De Leon Free Press

DeLeon, Comanche County, Texas, Friday, October 10, 1924

Saturday Fire On North Side Did Small Damage

Fire alarm turned in early Saturday morning called the volunteer department out to fight a blaze originating in the roof of the home of John REED, a block northwest of the baseball park. The house was damaged to the extent of having a hole burned through the roof beside the flue, beneath which a wood fire was burning in a stove.

This is the fourth fire in this same vicinity, three other houses having burned down on adjacent blocks within recent months.

Dairy is Sold to Dick Kee

Both C.Y. MORRIS and Payne SLAUGHTER, have sold their dairy herds to Richard KEE, and Mr. KEE took charge several days ago. With the MORRIS herd was a mechanical machine which Mr. MORRIS has found quite successful.

The Free Press trusts that Mr. KEE may have good success with his new business venture.

De Leon Ice Co. Sold To Barry Bros. Who Will Improve

A deal which has been pending for some weeks was finally completed on Tuesday this week when Barry Brothers purchased from J.H. PRINCE and son, the property of DeLeon Ice Co. The property has changed hands, and the purchasers have already commenced a program of improvement which will perhaps double the capacity of the plant before the beginning of another season.


Barry Bros. own ice plants at Comanche, Gorman, and Okemah, Okla. The DeLeon plant is their fourth in the string. J.R. BARRY will be general manager of the plants. He is at present making his home at Comanche. Inasmuch as DeLeon is centrally located, and in view of our modern conveniences not possessed by other towns, he may move his general office here later.


It is a plan of the company to not only overhaul and improve the plants at each of their points, but to build modern and adequate cold storage vaults, which they will operate for the public, provided the public will make use of them. If the demand from the public is not sufficient to make the cold storage plants pay it is in the plan of the company to engage in the produce and poultry business in their own behalf, at each point where they have plants, thus assisting in building this important industry.

J.H. PRINCE, Sr. will remain with the company, as resident manager in DeLeon. The courtesy always shown by Mr. PRINCE in this capacity has made him popular with the public he has served, and the company acted wisely in retaining him. J.H. PRINCE, Jr. will be transferred to some other point and also continue with the company.
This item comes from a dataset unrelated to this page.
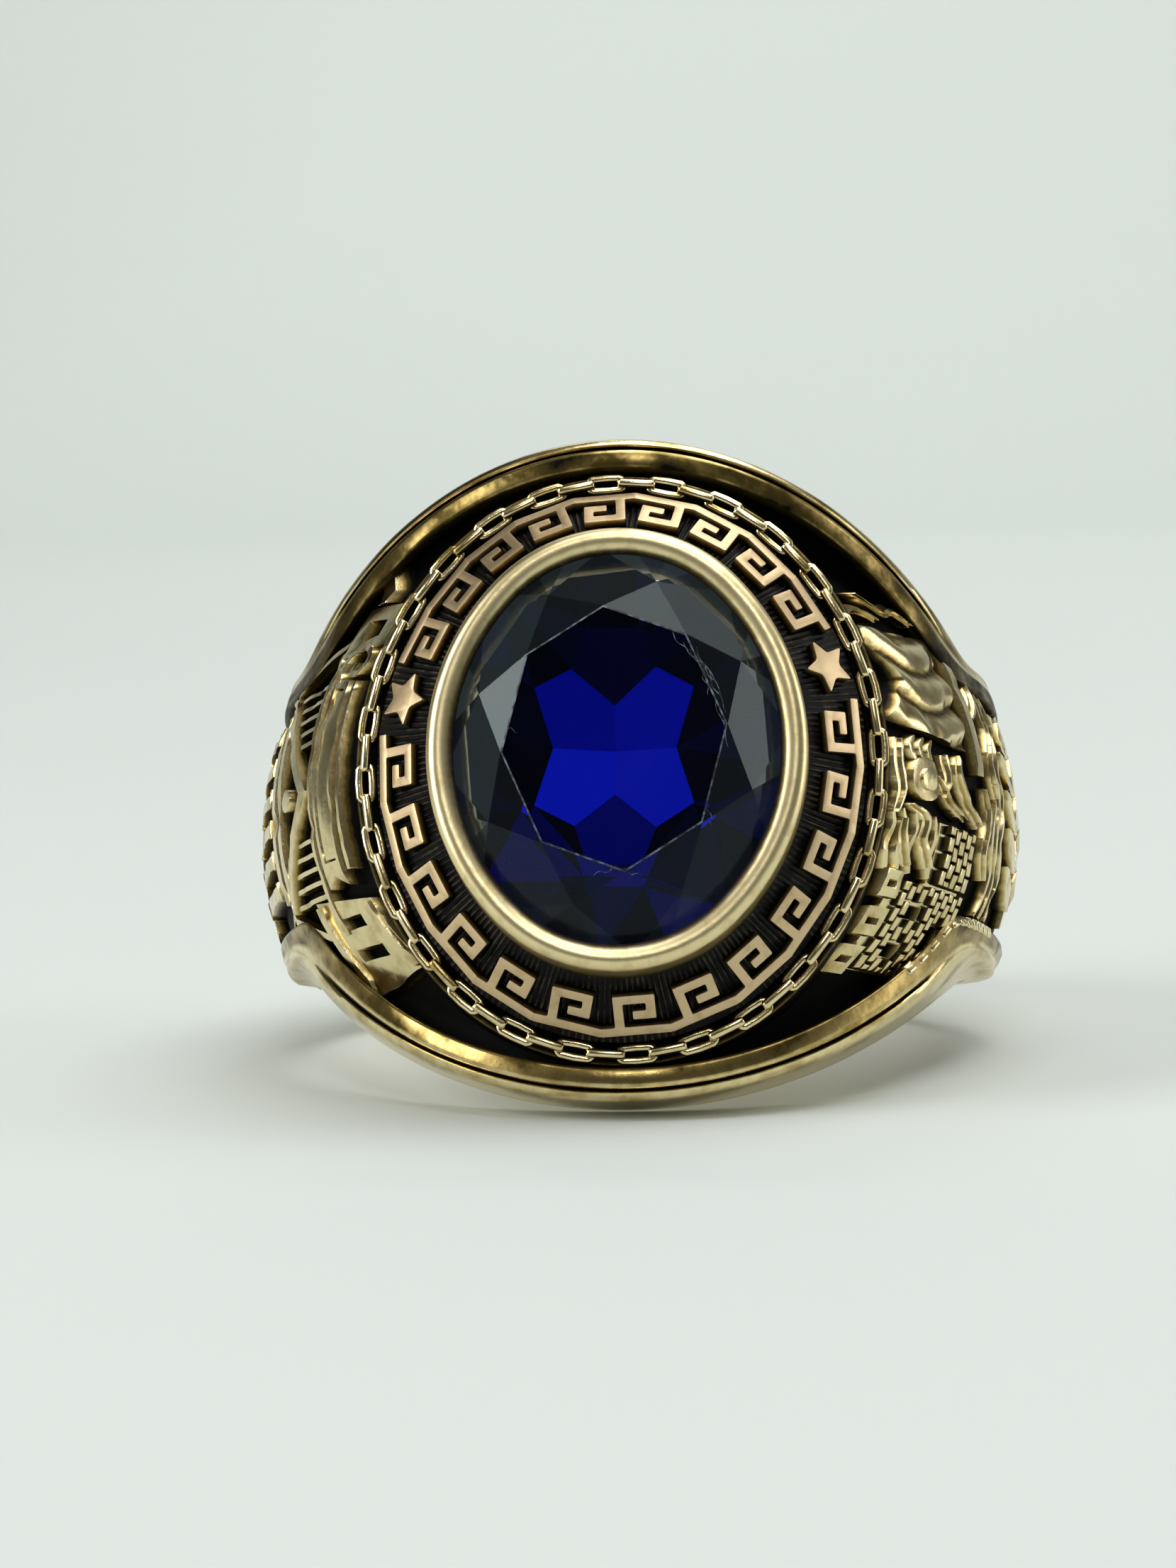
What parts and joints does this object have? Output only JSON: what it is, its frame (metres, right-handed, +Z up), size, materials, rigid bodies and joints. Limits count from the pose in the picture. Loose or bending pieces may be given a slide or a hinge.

De Leonís Fastest Growing Industry Is Finkelstineís Peanut Products Factory

Developing in a little over a year from an output of 100 pounds of peanuts weekly, to the present total of 1500 pounds per week, the business of DeLeon Salted Peanut Mfg. Co., Dave FINKLESTINE owner and manager, is growing by leaps and bounds. The volume of business has necessitated larger quarters, so Mr. FINKLESTINE took a lease on the two-story office formerly occupied by HIGGINBOTHAM Lumber Co. and has moved his roasting and packing machinery into the 30 X 50 foot space down stairs, and will use the upper story for the present as a residence for his family.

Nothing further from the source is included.